PETALING JAYA: Foreigners bought RM3.9bil of Malaysian debt last month, bringing total foreign holdings of the country’s debt securities to RM213.6bil in November.
According to BIMB Securities economist Imran Nurginias Ibrahim, this marked the second consecutive month of increase in foreign holdings of Malaysian debt securities, with foreign holdings dropping to the year’s low in August, when it stood at RM197.8bil.
In October, foreigners bought a net RM7.8bil.
He said foreign ownership of Malaysian Government Securities (MGS) rose to RM159bil or 47.3% of total MGS outstanding as at end-November, up from 46.3% in October.
“We believe that MGS benefited from some repositioning flows from underweight to neutral on local currency bonds in tandem with the retracement of the US dollar/ringgit,” Imran said in a report.
The ringgit had strengthened by 1% against the greenback in November, but remains under pressure, with the US dollar strengthening by 21.62% year-to-Nov 30.
The announcement of several measures, including a pledge to buy Malaysian government bonds by Chinese premier Li Keqiang during the East Asia Summit late last month, helped improve sentiment on the ringgit and local bonds, which had been weighed down by foreign outflows with the plunge in crude oil prices.
Year-to-Nov 30, the total portfolio outflow stood at RM30.6bil, with the outflow from debt securities at RM12.3bil and the remainder from the foreign selling of equities.
Imran said investors would continue to keep a close watch on the mid-December meeting of the Federal Open Market Committee.
US Federal Reserve chairman Janet Yellen has hinted strongly of a hike in the benchmark federal funds rate, the first hike since 2006.
The rate now stands at between 0% and 0.25% and the market expects a 25-basis-point hike.
Imran believes the rate hike will not drive up market volatility significantly, as investors have priced it in.
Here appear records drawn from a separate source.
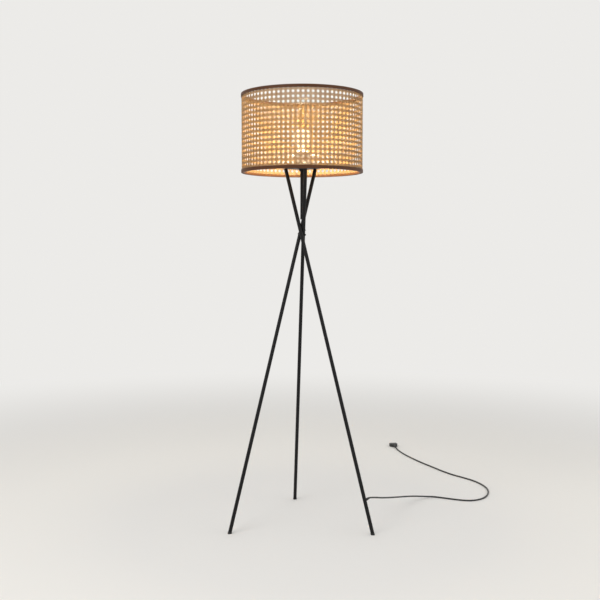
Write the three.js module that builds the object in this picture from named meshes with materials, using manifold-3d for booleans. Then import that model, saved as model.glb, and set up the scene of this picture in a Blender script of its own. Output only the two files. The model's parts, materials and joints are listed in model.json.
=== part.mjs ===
// A floor lamp with a drum shade of open cane webbing on three crossed steel tubes.
// Millimetres, Z up, floor at Z = 0. Every piece is built about the lamp's own upright axis,
// and the whole lamp is then moved so that the middle of its footprint lies at the origin.

import * as THREE from 'three';
import { mergeVertices } from 'three/addons/utils/BufferGeometryUtils.js';
import Module from 'manifold-3d';

const wasm = await Module();
wasm.setup();

// Driving sizes of the whole lamp
const shadeDiameter = 400;
const shadeHeight = 256;
const shadeBottomZ = 1166;
const plateUndersideZ = 1182;
const footCircleRadius = 266.5;
const legTopCircleRadius = 58;

// Where the legs stand, in degrees round the upright axis
const evenFootAngles = { left: 208.5, right: 328.5, back: 88.5 };
const footTurnAngles = { left: 0, right: 0, back: 7 };

// Clearances shared by all pieces
const seatGap = 0.3;
const cutOverrun = 5;

// Leg tubes and what is fixed to them
const legDiameter = 12;
const legWall = 1.2;
const legPassingGap = 0.4;
const footDiameter = 13;
const footHeight = 25;
const footSole = 6;
const nippleLengthInLeg = 20;
const nippleWall = 1.3;
const nippleStickOut = 1.6;
const wedgeDiameter = 15.4;
const wedgeThinEdge = 1.5;
const legNutAcross = 13;
const legNutHeight = 5;

// Screws and bolts where the tubes cross
const boltDiameter = 3;
const boltHeadDiameter = 5.6;
const boltHeadHeight = 1.6;
const boltNutAcross = 5.5;
const boltNutHeight = 2.2;
const boltTip = 0.8;
const screwTip = 1.5;

// Top plate, its collar and the centre rod
const plateMargin = 9;
const plateThickness = 3;
const plateChamfer = 0.6;
const rodDiameter = 12;
const rodWall = 1;
const rodPlugLength = 30;
const rodScrewRise = 8;
const rodScrewBite = 6.5;
const collarTopDiameter = 33;
const collarFootDiameter = 18;
const collarHeight = 10.5;
const collarRim = 1.5;
const studLengthInRod = 22;
const studNutAcross = 13;
const studNutHeight = 4.5;

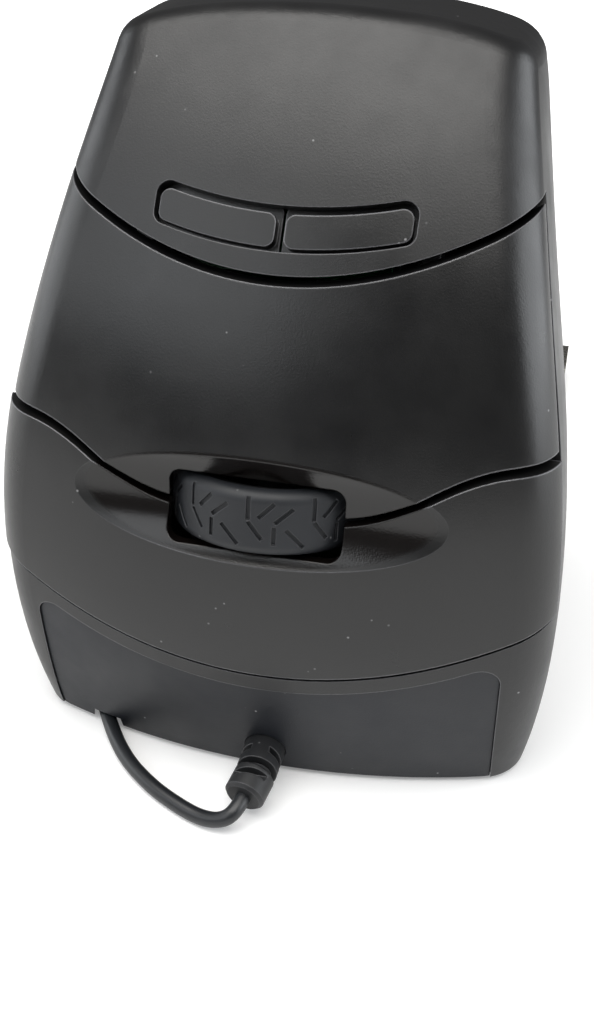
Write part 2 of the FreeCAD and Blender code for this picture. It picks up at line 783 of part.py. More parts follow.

Imran said the US dollar/ringgit cross-trade remained well-supported, trading in the range of 4.20 to 4.30. “While resistance remains at 4.28 levels, the ringgit is likely to advance against a softer US dollar, but expect gains to be modest amid extended weakness in the markets,” he added.
The resistance level sits at the 4.2716 to 4.2777 range, which would lead the ringgit to 4.24, before subsequently breaking lower to 4.2202.
Meanwhile, Imran said the country’s foreign reserves have stabilised amid mixed flows, with the reserves ranging from US$93bil to US$95bil since August.
As at end-November, reserves stood at US$94.6bil, a rise of US$600mil after increasing US$700mil in October.
Imran said the US$1.3bil total increase in reserves in October and November pales in comparison to the US$13bil decline between June and September.
He said the deterioration in reserves began to show a slowing rate of decline in September.
“From the current level, reserves should continue to increase from running current account surpluses and Bank Negara taking a light-handed approach in foreign exchange markets,” Imran said.